Panel: 6. Appliances, product policy and ICT

This is a peer-reviewed paper.

Author:
William Throndsen, Norwegian Science and Tech, Dept of Interdisciplinary Studies of Culture, Norway

Abstract

The first step towards the so called smart grid is currently in undertaking by most industrial countries, represented as the development and implementation of the smart meter. The smart meter will digitalize our relationship with electricity consumption, and vastly increase the amount of data as well as its resolution. The availability of this information in the energy markets is defined as the necessary prerequisite for creating the ‘energy networks of the future’, which among other things could ease the integration of renewables, help reduce peak demands, empower and enable end-users to make better decisions, and further integrate markets across national borders, thus contributing to a continuation of a sound social economic management of our liberalized energy markets.
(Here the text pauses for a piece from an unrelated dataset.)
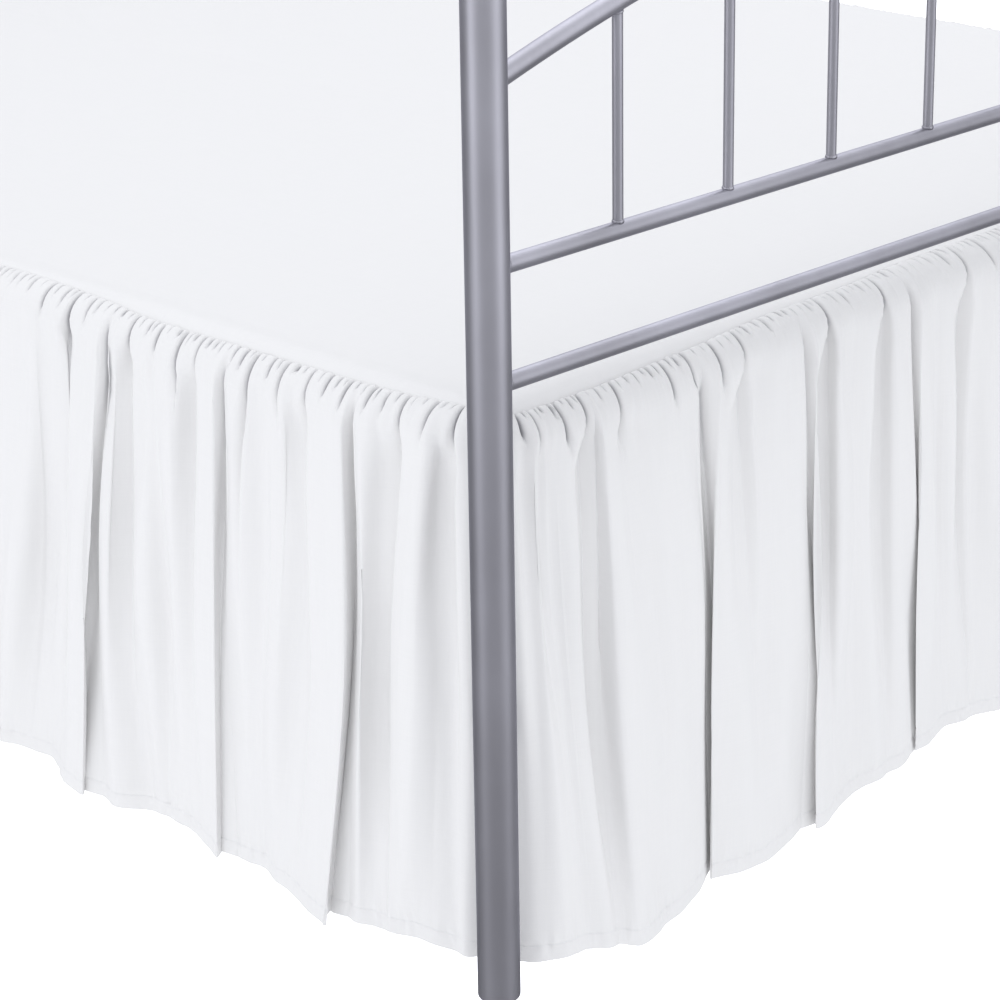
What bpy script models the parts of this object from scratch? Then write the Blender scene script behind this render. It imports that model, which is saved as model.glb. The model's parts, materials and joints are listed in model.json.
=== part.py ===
"""A gathered bed skirt on a metal bed: deck, three ruffles, box spring and frame.

Metres, +Z up, the head of the bed at +Y. The origin is on the floor under the
middle of the whole object. Tables of folds are in millimetres, as a sewing
pattern would give them, and are turned into metres where they are read.
"""
import math
import random
from collections import namedtuple

import bmesh
import bpy
from mathutils import Vector

MM = 0.001

# Bed sizes (queen).
BED_WIDTH = 1.524
BED_LENGTH = 2.032
BOX_HEIGHT = 0.250
BOX_TOP = 0.522
BOX_PLAN_RADIUS = 0.045
BOX_TOP_RADIUS = 0.020
BOX_BOTTOM_RADIUS = 0.010
TOUCH = 0.0003

# Deck sheet.
DECK_THICKNESS = 0.0013
EDGE_CLEARANCE = 0.002
DECK_BORDER = 0.022
DECK_HEAD_Y = 1.000
STATION_GAP = 0.0045
SEAM_GAP = 0.0008

# Ruffles.
RUFFLE_THICKNESS = 0.0012
POCKET_FLOOR_TOP = 2.4
POCKET_FLOOR = 4.0
RUFFLE_HEAD_Y = 0.985
HEM_HEIGHT = 16.0
TOP_LEVEL = 0.075
ROW_LEVELS = (0.0, 0.03, TOP_LEVEL, 0.28, 0.62, 1.0)
FAR_CORNER_SEED = 11
SIDE_SEEDS = {"left": 23, "right": 37}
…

However, developing this new technology and implementing it in the most optimum of manners is a constant challenge, and its success will depend heavily on its utilization. This paper explores such challenges in a Norwegian context, where new regulations have charged somewhat unwilling network companies to achieve full penetration of smart meters within 2017. The empirical material is composed mainly of participatory observation and interviews at a medium-sized network company as they have been struggling to define, develop and implement smart metering. Informed mainly by a Science and Technology Studies-perspective, the paper attempts to summarize what both drove and impeded the process, and to map out the many and various actors involved in constructing the first pieces of the Norwegian smart grid. Strategic Niche Management theory is also employed in order to define this undertaking as the transition from the age-old, wholly pervasive infrastructure to the new uncertainty it represents. So, though the decision has been made, many actors are not convinced by the largely abstract rationales for smartness presented to them, and inertia and uncertainties continue to define the situation.